A higher strikeout rate is no help to going deeper into games. In fact, to reach a start longer than seven innings, it’s a downright hindrance. One reason is certain: Strikeouts cost pitches, generally more than the number required to post an equivalent number of non-K outs. We also wonder if, even apart from the ballooning pitch count, power pitchers lose control earlier in the game than do finesse pitchers.
What is important—far more important—for pitching deep into a game is a low walk rate. We can show this more clearly in a second graph, this one a straightforward plot of K/9 and K/BB versus Outs Reached:
In nine-inning starts, K/BB nearly eclipses K/9!
Now, there is some backwardness here: The data show that long starts are characterized by high K/BB, not that pitchers with high K/BB are fated to pitch long. Still, I think the point holds.

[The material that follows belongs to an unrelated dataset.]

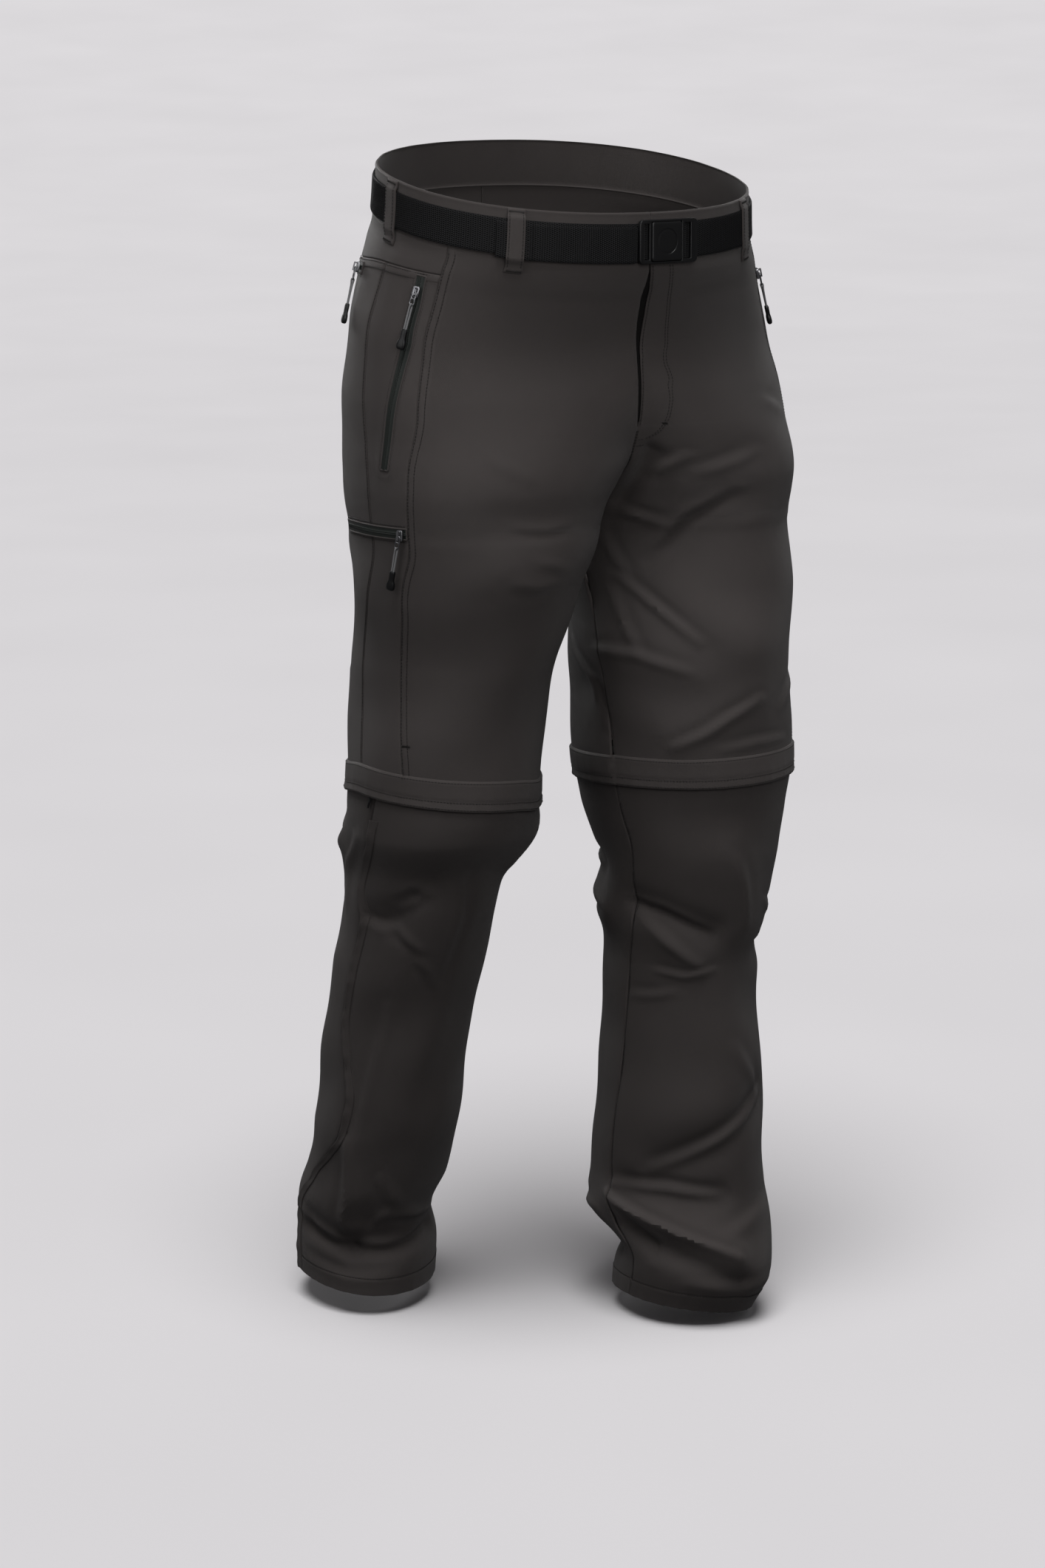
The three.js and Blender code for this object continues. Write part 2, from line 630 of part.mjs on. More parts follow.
// A plate in the XZ plane, from y = 0 outward
function plate(shape, thick) {
  const geometry = new THREE.ExtrudeGeometry(shape,
    { depth: thick, bevelEnabled: false });
  return geometry.rotateX(Math.PI / 2).translate(0, thick, 0);
}

// Two webbing windows beside the opening that the plate fills
function buckleFrame() {
  const hole = (wide, high, x) => solid(box(wide, 3 * BUCKLE_THICK, high, x, 0, 0));
  const opening = PLATE_SIDE + 2 * SEAM;
  const beside = opening / 2 + BUCKLE_BAR + WINDOW_WIDE / 2;
  const short = WINDOW_WIDE - WINDOW_LESS;
  return meshOf(solid(plate(roundedShape(BUCKLE_WIDE, BUCKLE_HIGH, BUCKLE_CORNER), BUCKLE_THICK))
    .subtract(hole(opening, opening, PLATE_PLACE))
    .subtract(hole(WINDOW_WIDE, WINDOW_HIGH, PLATE_PLACE - beside))
    .subtract(hole(short, WINDOW_HIGH, PLATE_PLACE + beside - WINDOW_LESS / 2)));
}

const bucklePlate = () => plate(roundedShape(PLATE_SIDE, PLATE_SIDE, 2), PLATE_THICK);

// A slider's bridge stands over the bar of its tab, whose middle is the pivot
const PIVOT_OUT = SLIDER.thick + BRIDGE.gap / 2;

function slider() {
  const base = solid(plate(roundedShape(SLIDER.wide, SLIDER.high, SLIDER.corner), SLIDER.thick));
  const high = BRIDGE.hole + 2 * BRIDGE.bar;
  const deep = BRIDGE.sunk + BRIDGE.gap + BRIDGE.bar;
  const arch = solid(box(BRIDGE.wide, deep, high, 0, SLIDER.thick - BRIDGE.sunk + deep / 2, 0));
  const hole = solid(box(BRIDGE.wide + 2, BRIDGE.gap, BRIDGE.hole, 0, PIVOT_OUT, 0));
  return meshOf(base.add(arch).subtract(hole));
}

function tab() {
  const middle = TAB.bar - TAB.long / 2;
  const bar = solid(plate(roundedShape(TAB.wide, TAB.long, TAB.corner), TAB.thick)
    .translate(0, -TAB.thick / 2, middle));
  const eye = solid(box(TAB.eyeWide, TAB.thick + 2, TAB.eyeEnd - TAB.bar, 0, 0,
    -(TAB.eyeEnd + TAB.bar) / 2));
  return meshOf(bar.subtract(eye));
}

// The cord's two strands lie side by side and are built as one flat oval length
function cord() {
  const shape = new THREE.Shape();
  shape.absellipse(0, 0, CORD.wide / 2, CORD.thick / 2, 0, 2 * Math.PI);
  const top = TAB.bar - TAB.long - SEAM;
  const route = new THREE.LineCurve3(new THREE.Vector3(0, 0, top),
    new THREE.Vector3(0, 0, top - CORD.long));
  const geometry = new THREE.ExtrudeGeometry(shape,
    { steps: 2, extrudePath: route, curveSegments: 8, bevelEnabled: false });
  const turned = new THREE.Box3().setFromBufferAttribute(geometry.attributes.position);
  return turned.max.x - turned.min.x < CORD.wide - 0.1 ? geometry.rotateZ(Math.PI / 2) : geometry;
}

function cordEnd() {
  const top = TAB.bar - TAB.long - 2 * SEAM - CORD.long;
  return plate(roundedShape(END.wide, END.long, END.corner), END.thick)
    .translate(0, -END.thick / 2, top - END.long / 2);
}

const PULL_LONG = TAB.long + CORD.long + END.long;
const PULL_LEAN = 1;

const garment = new THREE.Group();
const colours = {
  cloth: new THREE.MeshStandardMaterial({ color: 0x3a3635, roughness: 0.82 }),
  webbing: new THREE.MeshStandardMaterial({ color: 0x161617, roughness: 0.7 }),
  plastic: new THREE.MeshStandardMaterial({ color: 0x131314, roughness: 0.4 }),
  tape: new THREE.MeshStandardMaterial({ color: 0x1e211f, roughness: 0.8 }),
  metal: new THREE.MeshStandardMaterial({ color: 0x55565a, roughness: 0.35, metalness: 1 }),
  cord: new THREE.MeshStandardMaterial({ color: 0x77787a, roughness: 0.8 }),
};

function put(name, geometry, colour, parent = garment) {
  const mesh = new THREE.Mesh(geometry, colours[colour].clone());
  mesh.name = name;
  parent.add(mesh);
}

// A frame whose Y points out from the cloth and whose Z points to what is above
function frameAt(origin, out, above) {
  const group = new THREE.Group();
  const x = new THREE.Vector3().crossVectors(out, above).normalize();
  const z = new THREE.Vector3().crossVectors(x, out).normalize();
  group.matrix.makeBasis(x, out.clone().normalize(), z).setPosition(origin);
  group.matrix.decompose(group.position, group.quaternion, group.scale);
  garment.add(group);
  return group;
}

// A slider on its tape, and the tab, cord and moulded end that hang from it along the cloth
function pull(name, side, z, angle) {
  const seat = REST + TAPE_THICK + 2 * SEAM;
  const origin = cloth(side, z, angle, seat);
  const below = cloth(side, z - PULL_LONG, angle, seat + PULL_LEAN);
  const away = sign[side] * (below.x - origin.x) > 0;
  const upward = origin.clone().sub(away ? below : origin.clone().setZ(below.z)).normalize();
  const out = normalOf(foldedPoint, side, z, angle);
  out.addScaledVector(upward, -out.dot(upward)).normalize();
  put(`slider_${name}`, slider(), 'metal', frameAt(origin, out, upward));
  const hanging = frameAt(origin.addScaledVector(out, PIVOT_OUT), out, upward);
  put(`pull_tab_${name}`, tab(), 'metal', hanging);
  put(`pull_cord_${name}`, cord(), 'cord', hanging);
  put(`pull_end_${name}`, cordEnd(), 'plastic', hanging);
}

put('waistband', waistband(), 'cloth');
for (const side of ['right', 'left']) {
  put(`yoke_${side}`, yoke(side), 'cloth');
  put(`front_${side}`, front(side), 'cloth');
  put(`side_panel_${side}`, sidePanel(side), 'cloth');
  put(`back_${side}`, back(side), 'cloth');
  put(`knee_zip_${side}`, kneeZip(side), 'tape');
  put(`knee_flap_${side}`, kneeFlap(side), 'cloth');
  put(`lower_front_${side}`, lowerFront(side), 'cloth');
  put(`lower_back_${side}`, lowerBack(side), 'cloth');
  put(`side_zip_${side}`, sideZip(side), 'cloth');
  put(`hand_zip_${side}`, tape(side, HAND_ZIP, 14, false), 'tape');
}
put('fly_shield', flyShield(), 'cloth');
put('cargo_zip', tape('right', CARGO_ZIP, 9, true), 'tape');
put('back_zip', tape('right', BACK_ZIP, 9, true), 'tape');
put('belt', belt(), 'webbing');
put('belt_tail', beltTail(), 'webbing');

const buckleAngle = angleAtX('left', 0, BUCKLE_X);
const buckleOut = normalOf(foldedPoint, 'left', 0, buckleAngle);
const buckle = frameAt(cloth('left', 0, buckleAngle, BELT_OUT + SEAM), buckleOut,
  new THREE.Vector3(0, 0, 1));
put('buckle_frame', buckleFrame(), 'plastic', buckle);
put('buckle_plate', bucklePlate().translate(PLATE_PLACE, 0, 0), 'plastic', buckle);

const LOOPS = [['right', 41, TAIL_OUT], ['right', 92, BELT_OUT], ['right', 139, BELT_OUT],
  ['left', 180, BELT_OUT], ['left', 139, BELT_OUT], ['left', 92, BELT_OUT],
  ['left', 43, BELT_OUT]];
LOOPS.forEach(([side, angle, over], i) => {
  put(`belt_loop_${i + 1}`, beltLoop(side, angle, over), 'cloth');
});

pull('hand_right', 'right', -62, 71);
pull('hand_left', 'left', -62, 71);
pull('cargo', 'right', -278, 71);
pull('back', 'right', -61.5, 107);

export default garment;
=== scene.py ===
# Convertible zip-off trousers, worn and hollow, with their own webbing belt.
# Lengths are millimetres until a mesh is made; angles are degrees round a leg from its front
# (0) over its outer side (90) to its back (180).
import math
from functools import partial

import bmesh
import bpy
import numpy as np
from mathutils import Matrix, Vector


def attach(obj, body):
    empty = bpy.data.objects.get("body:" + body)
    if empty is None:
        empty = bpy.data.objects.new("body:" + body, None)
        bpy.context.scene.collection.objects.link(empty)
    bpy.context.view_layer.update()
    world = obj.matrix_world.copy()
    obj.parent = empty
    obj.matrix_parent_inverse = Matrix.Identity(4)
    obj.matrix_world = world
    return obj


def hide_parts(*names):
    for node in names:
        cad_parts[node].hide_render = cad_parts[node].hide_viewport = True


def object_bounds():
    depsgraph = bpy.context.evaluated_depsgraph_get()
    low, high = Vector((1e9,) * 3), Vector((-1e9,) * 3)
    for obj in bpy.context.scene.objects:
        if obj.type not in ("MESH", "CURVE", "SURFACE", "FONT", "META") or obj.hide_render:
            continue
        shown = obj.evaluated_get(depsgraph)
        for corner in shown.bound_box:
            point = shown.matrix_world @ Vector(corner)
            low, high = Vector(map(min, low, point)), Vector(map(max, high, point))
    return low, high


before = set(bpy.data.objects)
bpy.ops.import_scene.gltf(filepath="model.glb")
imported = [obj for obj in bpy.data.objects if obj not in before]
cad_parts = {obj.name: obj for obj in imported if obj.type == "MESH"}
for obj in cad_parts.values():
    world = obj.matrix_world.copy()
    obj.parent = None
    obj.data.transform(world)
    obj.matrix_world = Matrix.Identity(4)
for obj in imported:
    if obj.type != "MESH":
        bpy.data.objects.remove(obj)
CAD_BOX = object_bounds()
MM = 0.001

# Camera, floor and light, in metres and degrees
CAMERA_PLACE = (-1.8583, -2.6052, 0.170)
CAMERA_HEADING = 34.842
CAMERA_DIP = 12.36
CAMERA_LENS = 81.3
FLOOR_REACH = 400
FLOOR_LEVEL = 8
FLOOR_RISE = 0.27
FLOOR_ROUND = 12
FLOOR_GAP = 0.003
SKY = 0.14
# The sun's azimuth, elevation, strength and softness in degrees; azimuth 0 is the front
SUN = (-40, 72, 3.04, 35)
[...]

Fantasy leaguers love strikeouts. And it’s a fair point that a high strikeout rate can contribute to a high K/BB. However, these graphs say that a low walk rate deserves allegiance on its own. A walk rate under 2.0 BB/9 is a sign of not only control but also good health and, within a game, an absence of fatigue. And it’s the pitcher’s walk rate, not his strikeout rate, that determines whether he will stay in a game in which he is pitching well.
If you’re scouting for wins, you should leap at the chance to roster a starter with a 2.5 K/BB, even if he has a sub-6.0 K/9. What he costs in Ks, he could recoup in Ws.
(What about the second set of arcs? Those are the epicycles, the curious switchbacks in which strikeout rate creeps up and then suddenly drops. The drops mark the start of new innings. The decision to send a starter who has completed N innings back into the (N+1)th inning relies on factors other than his arm—whether the game is close, whether the bullpen is fresh. However, once a starter has been put in for another inning, then whether he survives to the end of that inning does depend, marginally, on his K rate.)